The second half of the evening went just as expected, which is to say that DeMain and his collegial band savored every familiar strain of a work they know well, Dvorak’s Symphony No. 9, “From the New World.” It wasn’t that long ago we had the chance to hear the MSO play it, albeit in a slightly different context, the first presentation here of the “Beyond the Score” series produced by the Chicago Symphony. (Two seasons later we were treated to the BTS version of Scheherazade, and on March 18 next year the MSO will “solve” the “Enigma Variations” of Elgar).
In any case, there’s nothing wrong with hearing one of classical music’s “greatest hits,” especially when it’s giving such tender loving care (and the pull-out-all-the-stops treatment when appropriate!).
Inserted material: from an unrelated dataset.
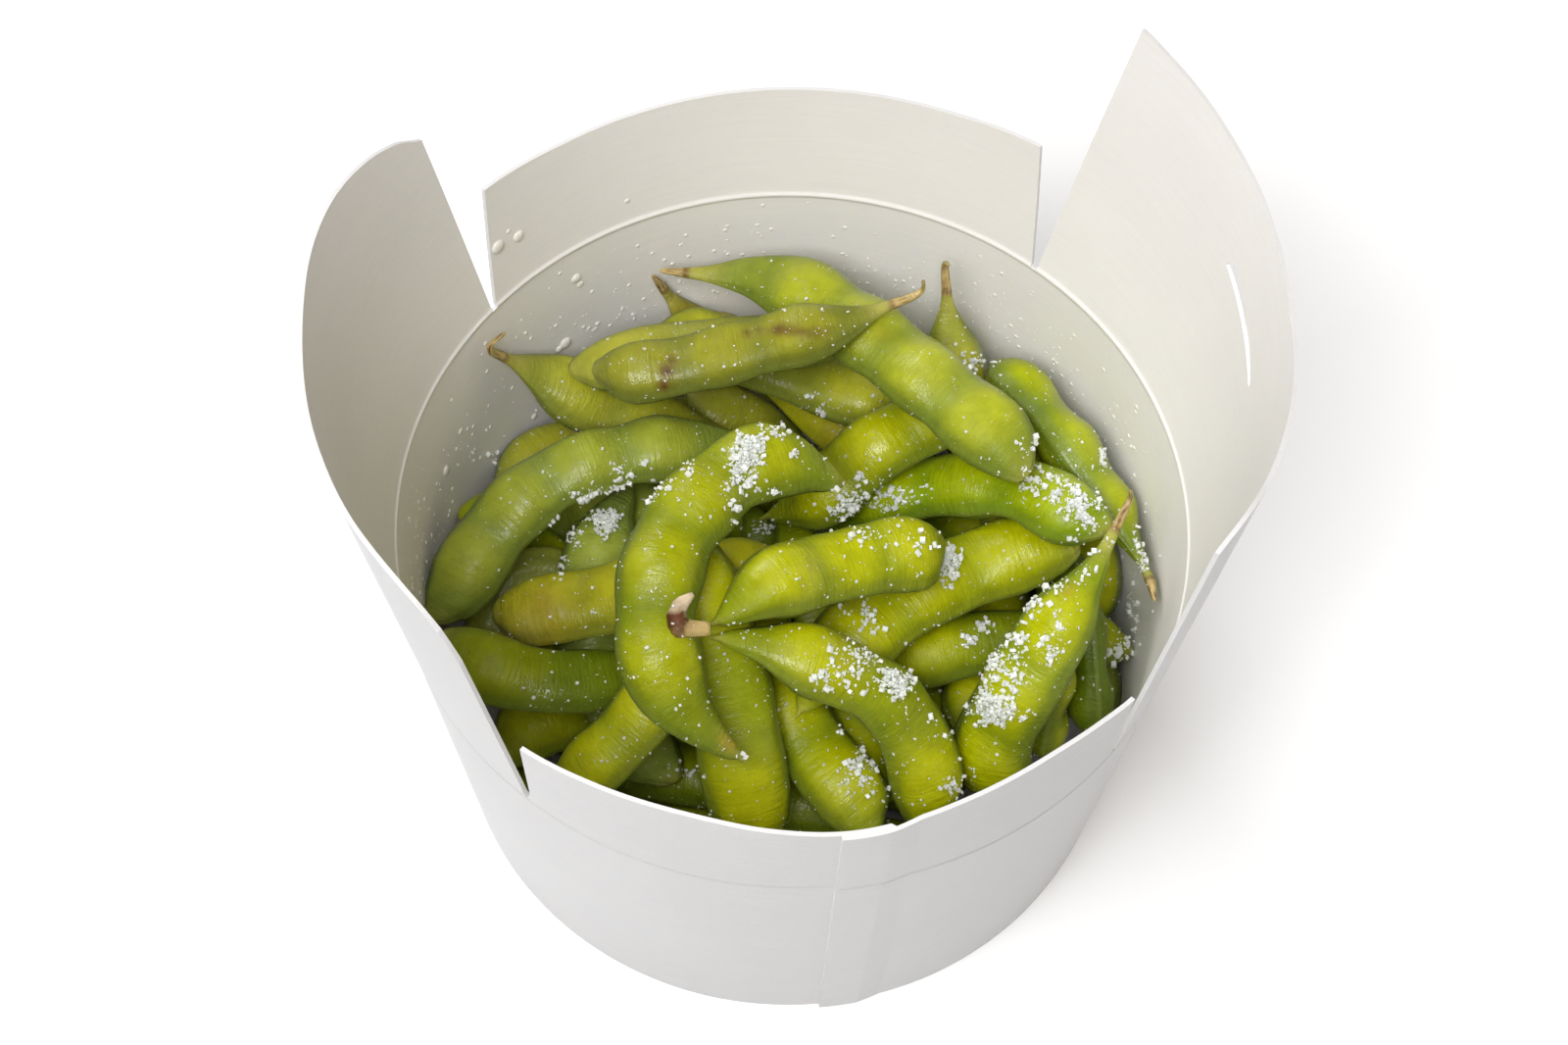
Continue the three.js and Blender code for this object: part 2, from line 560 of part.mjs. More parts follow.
// The rings round a hooked stalk's dry end, which bends up and away, from its end inwards
function hookSections(pod) {
  const along = pod.beads[0].clone().sub(pod.beads[1]).normalize();
  const bend = new THREE.Vector3(0, 0, 1).addScaledVector(along, -along.z).normalize();
  const wide = pod.axes[0].wide.clone().normalize().multiplyScalar(HOOK_RADIUS);
  return [1, 0.5].map((share) => {
    const angle = rad(pod.hook) * share;
    const way = along.clone().multiplyScalar(Math.cos(angle)).addScaledVector(bend, Math.sin(angle));
    const thick = wide.clone().cross(way);
    if (thick.dot(pod.axes[0].thick) < 0) thick.negate();
    return { centre: pod.beads[0].clone().addScaledVector(way, HOOK_LENGTH * share), wide, thick };
  });
}

// The pod's skin: rings round its beads' curve, with more of them over the beans
function podSkin(pod) {
  pod.middle = new THREE.CatmullRomCurve3(pod.beads, false, "centripetal");
  const shares = [pod.share[0] * 0.96, pod.share[0] * 0.2, ...RING_SHARES];
  const rings = shares.map((f) => sectionAt(pod, f));
  if (pod.hook) rings.unshift(...hookSections(pod));
  const points = rings.flatMap(({ centre, wide, thick }) =>
    Array.from({ length: RING_SIDES }, (_, k) => {
      const angle = (2 * Math.PI * k) / RING_SIDES;
      const p = centre.clone().addScaledVector(wide, Math.cos(angle)).addScaledVector(thick, Math.sin(angle));
      return p.toArray();
    }),
  );
  const faces = [];
  for (let ring = 0; ring < rings.length - 1; ring++)
    for (let k = 0; k < RING_SIDES; k++) {
      const [a, b] = [ring * RING_SIDES + k, ring * RING_SIDES + ((k + 1) % RING_SIDES)];
      faces.push([a, b, b + RING_SIDES], [a, b + RING_SIDES, a + RING_SIDES]);
    }
  const outward = rings[0].centre.clone().sub(rings[1].centre).normalize();
  const start = rings[0].centre.clone().addScaledVector(outward, STUB_CAP);
  points.push(start.toArray(), pod.beads[BEADS - 1].toArray());
  const lastRing = (rings.length - 1) * RING_SIDES;
  for (let k = 0; k < RING_SIDES; k++) {
    const next = (k + 1) % RING_SIDES;
    faces.push([next, k, points.length - 2], [lastRing + k, lastRing + next, points.length - 1]);
  }
  return { points, faces };
}

// A clump of salt crystals, lying over the upper side of a pod
function saltClump(pod) {
  const [rows, columns] = SALT_GRID;
  const length = pod.spacing * (BEADS - 1);
  const under = [];
  const over = [];
  for (let i = 0; i < rows; i++) {
    const lengthwise = (2 * i) / (rows - 1) - 1;
    const section = sectionAt(pod, pod.salt + (lengthwise * SALT_LENGTH) / 2 / length);
    const top = Math.atan2(section.thick.z, section.wide.z);
    for (let j = 0; j < columns; j++) {
      const crosswise = (2 * j) / (columns - 1) - 1;
      const drawnIn = 1 - 0.4 * lengthwise ** 2 - 0.3 * draw();
      const angle = top + (crosswise * drawnIn * SALT_SPREAD) / 2;
      const skin = section.wide.clone().multiplyScalar(Math.cos(angle));
      skin.addScaledVector(section.thick, Math.sin(angle));
      const reached = skin.length();
      const inner = section.centre.clone().addScaledVector(skin, (reached + SALT_GAP) / reached);
      const middle = Math.max(1 - Math.max(lengthwise ** 2, crosswise ** 2), 0);
      const height = THREE.MathUtils.lerp(SALT_LEAST, SALT_MOST, middle * draw());
      over.push(inner.clone().addScaledVector(skin, height / reached).toArray());
      under.push(inner.toArray());
    }
  }
  const quads = [];
  for (let i = 0; i < rows - 1; i++)
    for (let j = 0; j < columns - 1; j++) {
      const a = i * columns + j;
      quads.push([a, a + 1, a + columns + 1, a + columns]);
    }
  return thickSheet(over, under, quads);
}

// A closed mesh of points and faces as a solid, turned so that its faces point out
function solidOf({ points, faces }) {
  const make = (list) =>
    new wasm.Manifold(
      new wasm.Mesh({
        numProp: 3,
        vertProperties: Float32Array.from(points.flat()),
        triVerts: Uint32Array.from(list.flat()),
      }),
    );
  const solid = make(faces);
  return solid.volume() > 0 ? solid : make(faces.map(([a, b, c]) => [a, c, b]));
}

function meshOfSolid(name, solid, material) {
  const { vertProperties, triVerts } = solid.getMesh();
  const geometry = new THREE.BufferGeometry();
  geometry.setAttribute("position", new THREE.Float32BufferAttribute(vertProperties, 3));
  geometry.setIndex([...triVerts]);
  const mesh = new THREE.Mesh(mergeVertices(geometry), material);
  mesh.name = name;
  return mesh;
}

const food = new THREE.Group();
const carton = new THREE.Group();

const sheet = cartonSheet();
carton.add(closedMesh("carton_wall", sheet.points, sheet.faces, board));
carton.add(cartonBase());

const firstShown = LOWEST_START + LOOSE_RISE * LOOSE_PODS;
const shown = LAYOUT.map((pod, i) => ({ ...pod, start: firstShown + SHOWN_RISE * i }));
const pods = [...loosePods(), ...TUCKED, ...shown];
settle(pods);

const numbered = (kind, index) => `${kind}_${String(index + 1).padStart(2, "0")}`;
const twins = pods.filter((pod) => pod.twin).map((pod) => solidOf(podSkin(pod)));
pods
  .filter((pod) => !pod.twin)
  .forEach((pod, i) => {
    food.add(meshOfSolid(numbered("pod", i), solidOf(podSkin(pod)), pod.ripe ? podRipe : podGreen));
  });
food.add(meshOfSolid("pod_twins", twins[0].add(twins[1]), podGreen));
pods
  .filter((pod) => pod.salt)
  .forEach((pod, i) => {
    food.add(meshOfSolid(numbered("salt", i), solidOf(saltClump(pod)), saltWhite));
  });

const bundle = new THREE.Group();
bundle.add(carton, food);

export default bundle;
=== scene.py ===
import math
import random

import bmesh
import bpy
import numpy as np
from mathutils import Matrix, Vector, noise
from mathutils.bvhtree import BVHTree


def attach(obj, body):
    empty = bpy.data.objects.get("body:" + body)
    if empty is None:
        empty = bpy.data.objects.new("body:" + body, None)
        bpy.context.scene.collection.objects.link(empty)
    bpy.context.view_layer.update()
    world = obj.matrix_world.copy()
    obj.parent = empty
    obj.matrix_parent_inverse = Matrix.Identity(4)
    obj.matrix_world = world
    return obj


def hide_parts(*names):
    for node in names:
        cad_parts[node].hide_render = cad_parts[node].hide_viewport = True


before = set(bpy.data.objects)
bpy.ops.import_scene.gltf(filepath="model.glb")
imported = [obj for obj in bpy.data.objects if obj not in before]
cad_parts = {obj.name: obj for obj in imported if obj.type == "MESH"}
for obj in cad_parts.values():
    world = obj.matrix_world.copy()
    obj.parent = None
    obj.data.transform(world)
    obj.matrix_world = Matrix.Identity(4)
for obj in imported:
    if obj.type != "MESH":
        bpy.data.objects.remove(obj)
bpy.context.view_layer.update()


# Camera. It looks down into the open carton at sixty degrees, from two thirds of a metre away in front,
# with a long lens, rolled two degrees anticlockwise. It was worked out from the carton's rim and flaps.
MM = 0.001
CAMERA_PLACE = Vector((-1.345, -320.201, 619.232)) * MM
CAMERA_FORWARD = Vector((0.0, 0.498862, -0.866681))
CAMERA_ROLL = math.radians(2.0335)
FOCAL_PIXELS = 4200.4
PHOTO_SIZE = (1600, 1066)
SENSOR_WIDTH = 36.0

level_up = Vector((0.0, -CAMERA_FORWARD.z, CAMERA_FORWARD.y))
camera_right = math.cos(CAMERA_ROLL) * Vector((1, 0, 0)) + math.sin(CAMERA_ROLL) * level_up
camera_up = math.cos(CAMERA_ROLL) * level_up - math.sin(CAMERA_ROLL) * Vector((1, 0, 0))

lens = bpy.data.cameras.new("photo_camera")
lens.sensor_width = SENSOR_WIDTH
lens.lens = SENSOR_WIDTH * FOCAL_PIXELS / PHOTO_SIZE[0]
lens.clip_start, lens.clip_end = 0.01, 20.0
camera = bpy.data.objects.new("photo_camera", lens)
bpy.context.scene.collection.objects.link(camera)
axes = Matrix((camera_right, camera_up, -CAMERA_FORWARD)).transposed()
camera.matrix_world = Matrix.Translation(CAMERA_PLACE) @ axes.to_4x4()
bpy.context.scene.camera = camera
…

Again, given the relative rarity, and in this case, the fame of the English horn solo in the slow movement, we are happy to give a nod to Jennifer Morgan for her soothingly expressive rendering of her part.
And lest we forget, there were other players who deserve their bows: harpist Johanna Wienholts (one of the new members of the MSO) had a great deal to execute in the Ravel, flutist Stephanie Jutt had a number of wonderful moments as well.
There was one sequence in the Dvorak however that sticks in the memory, one that revealed what is possible when a director such as DeMain sticks around for nearly a quarter-century, and works with mostly the same players for considerable stretches of that time. Near the end of that famous “Goin’ Home” movement in the “New World” Symphony, a handful of strings take over, almost like a mini-chamber group coup. The passage is hushed and when it works—as it did on Friday—you can almost see the audience leaning in slightly, working at soaking up each nuance. Led by concertmaster Naha Greenholtz, with principal cellist Karl Lavine and violist Chris Dozoryst and just two or three more, DeMain and crew ever so carefully tiptoed through the pregnant pauses and half-phrases.
You’ve got two chances left to elevate your weekend with this musical lift, Saturday at 8 pm, and Sunday at 2:30—no football excuses allowed!